=== TASK INSTRUCTIONS ===
Copy out exactly the lines from the start of the data to the line containing "np.interp(z, *heights) +". Include both.

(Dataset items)
● ● ● ●

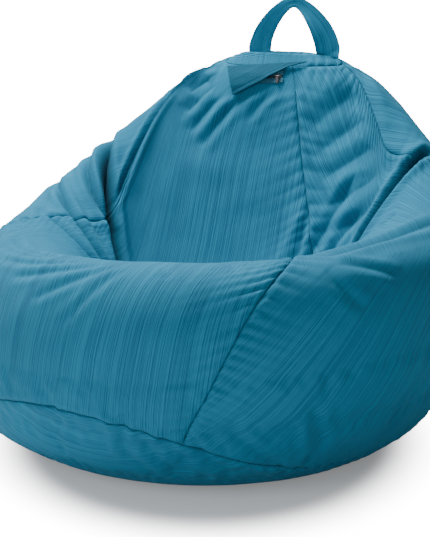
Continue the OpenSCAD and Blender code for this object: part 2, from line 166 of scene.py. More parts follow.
def net_cage(sizes):
    """The net's points in metres, with one extra ring beyond each end."""
    heights = [[0, 14, 21.5, 49, 80.5, 100],
               [0, sizes.base_seam, sizes.seat, sizes.arms, sizes.height, sizes.height + 0.195]]
    shifts = [[0, 35, 62, 76, 100],
              [0, sizes.slump, sizes.slump, sizes.slump + sizes.crest_shift, sizes.slump + sizes.crest_shift]]

    def placed(x, y, z):
        side = max(-1.0, min(1.0, x / 50)) * math.sin(math.pi * min(1.0, z / 80.5))
        return [x * sizes.width / 111.6 + np.interp(z, *shifts), y * sizes.depth / 110.9,
                np.interp(z, *heights) + sizes.lean * side]

    rings = []
    for half in NET:
        left = [[-x, y, z] for x, y, z in half[5:0:-1]]
        rings.append([placed(*p) for p in half + left])
    rings = np.array(rings)
    return np.concatenate([2 * rings[:1] - rings[1:2], rings, 2 * rings[-1:] - rings[-2:-1]])


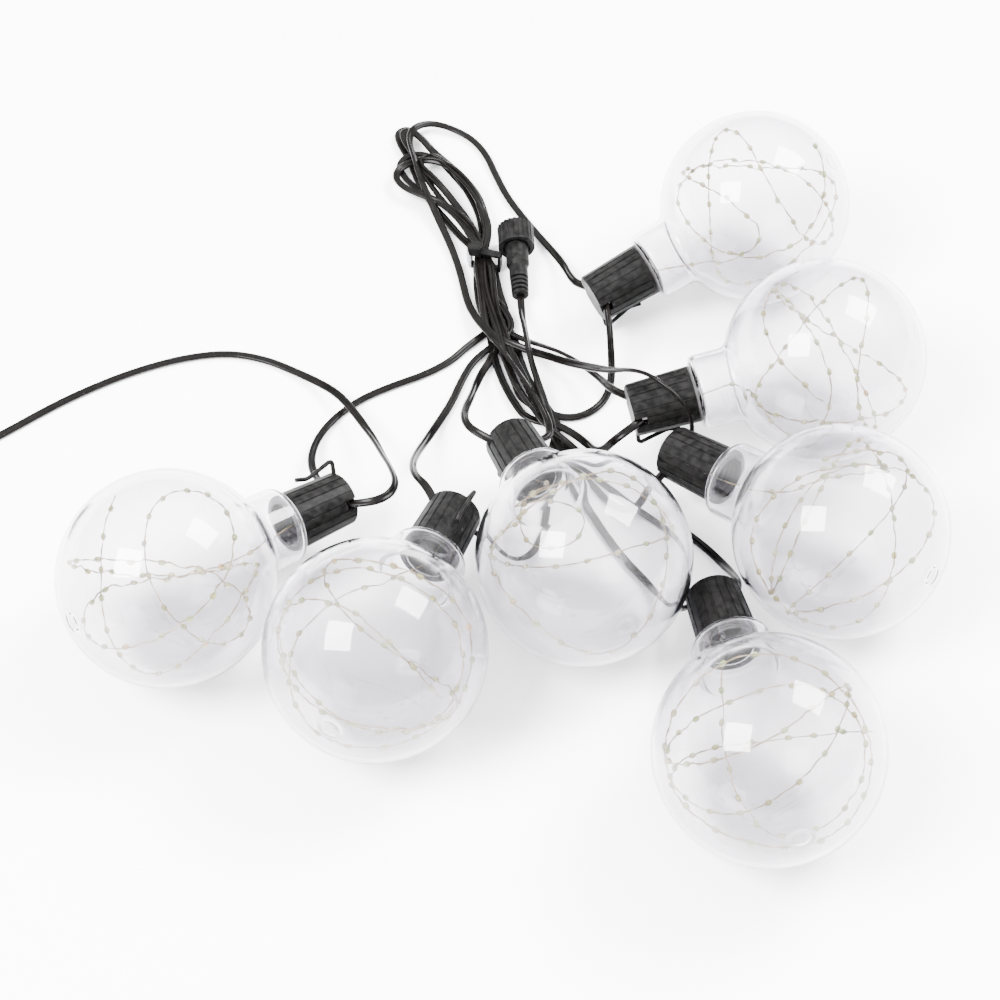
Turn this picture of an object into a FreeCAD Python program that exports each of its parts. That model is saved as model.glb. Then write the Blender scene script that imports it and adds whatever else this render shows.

● ● ● ●

=== OUTPUT OF THE TASK ===
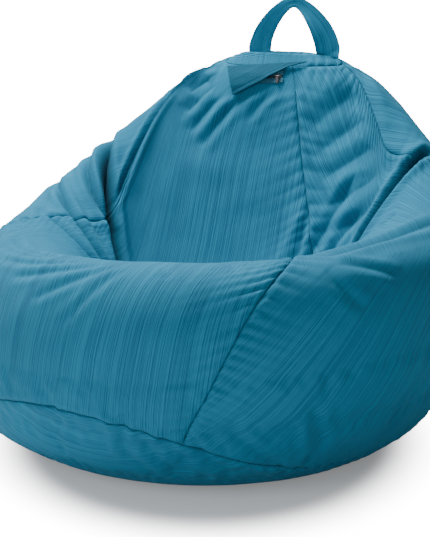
Continue the OpenSCAD and Blender code for this object: part 2, from line 166 of scene.py. More parts follow.
def net_cage(sizes):
    """The net's points in metres, with one extra ring beyond each end."""
    heights = [[0, 14, 21.5, 49, 80.5, 100],
               [0, sizes.base_seam, sizes.seat, sizes.arms, sizes.height, sizes.height + 0.195]]
    shifts = [[0, 35, 62, 76, 100],
              [0, sizes.slump, sizes.slump, sizes.slump + sizes.crest_shift, sizes.slump + sizes.crest_shift]]

    def placed(x, y, z):
        side = max(-1.0, min(1.0, x / 50)) * math.sin(math.pi * min(1.0, z / 80.5))
        return [x * sizes.width / 111.6 + np.interp(z, *shifts), y * sizes.depth / 110.9,
                np.interp(z, *heights) + sizes.lean * side]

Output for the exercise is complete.